Identify each line in the records below that contains the word "handed", and copy it.

:: RAW DATA

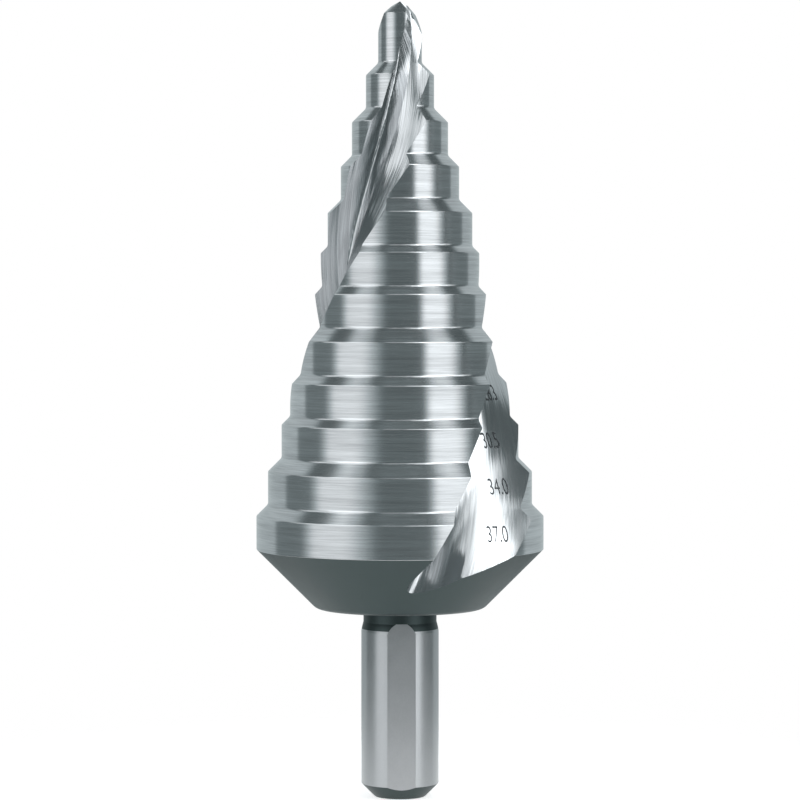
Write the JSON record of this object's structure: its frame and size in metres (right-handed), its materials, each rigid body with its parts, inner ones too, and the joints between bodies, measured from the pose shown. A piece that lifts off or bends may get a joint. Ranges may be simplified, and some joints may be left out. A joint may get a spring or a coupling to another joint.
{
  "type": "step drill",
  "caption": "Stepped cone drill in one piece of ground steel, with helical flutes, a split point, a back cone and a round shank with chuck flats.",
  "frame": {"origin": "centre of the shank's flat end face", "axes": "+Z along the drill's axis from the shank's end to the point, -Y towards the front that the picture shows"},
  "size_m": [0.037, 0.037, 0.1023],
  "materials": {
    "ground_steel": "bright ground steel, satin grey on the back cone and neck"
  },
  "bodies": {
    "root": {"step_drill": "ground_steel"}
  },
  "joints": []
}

::::
:: RAW DATA

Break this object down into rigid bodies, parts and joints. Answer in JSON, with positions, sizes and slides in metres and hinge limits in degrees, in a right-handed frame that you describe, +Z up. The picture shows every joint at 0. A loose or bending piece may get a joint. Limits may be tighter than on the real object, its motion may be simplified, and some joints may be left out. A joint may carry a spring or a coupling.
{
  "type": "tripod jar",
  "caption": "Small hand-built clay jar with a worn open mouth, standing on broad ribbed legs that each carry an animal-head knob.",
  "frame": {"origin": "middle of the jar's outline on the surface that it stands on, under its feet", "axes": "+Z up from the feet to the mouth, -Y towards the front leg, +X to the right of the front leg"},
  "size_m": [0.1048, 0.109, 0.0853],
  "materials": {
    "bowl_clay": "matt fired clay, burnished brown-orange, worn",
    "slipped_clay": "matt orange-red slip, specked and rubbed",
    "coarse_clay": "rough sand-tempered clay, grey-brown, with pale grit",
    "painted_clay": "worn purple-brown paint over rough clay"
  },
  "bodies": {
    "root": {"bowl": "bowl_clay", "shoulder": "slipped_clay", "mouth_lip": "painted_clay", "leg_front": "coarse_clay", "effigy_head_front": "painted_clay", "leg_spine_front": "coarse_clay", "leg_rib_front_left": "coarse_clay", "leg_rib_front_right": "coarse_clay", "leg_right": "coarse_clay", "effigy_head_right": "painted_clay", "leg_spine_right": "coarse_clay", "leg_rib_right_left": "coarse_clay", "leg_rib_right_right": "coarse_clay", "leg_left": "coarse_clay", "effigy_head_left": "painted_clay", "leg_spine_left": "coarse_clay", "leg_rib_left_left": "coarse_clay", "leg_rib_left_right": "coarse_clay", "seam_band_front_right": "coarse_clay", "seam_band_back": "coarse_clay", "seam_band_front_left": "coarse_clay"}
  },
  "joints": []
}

::::

§ SOLUTION TO THIS TASK:
Write the JSON record of this object's structure: its frame and size in metres (right-handed), its materials, each rigid body with its parts, inner ones too, and the joints between bodies, measured from the pose shown. A piece that lifts off or bends may get a joint. Ranges may be simplified, and some joints may be left out. A joint may get a spring or a coupling to another joint.
Break this object down into rigid bodies, parts and joints. Answer in JSON, with positions, sizes and slides in metres and hinge limits in degrees, in a right-handed frame that you describe, +Z up. The picture shows every joint at 0. A loose or bending piece may get a joint. Limits may be tighter than on the real object, its motion may be simplified, and some joints may be left out. A joint may carry a spring or a coupling.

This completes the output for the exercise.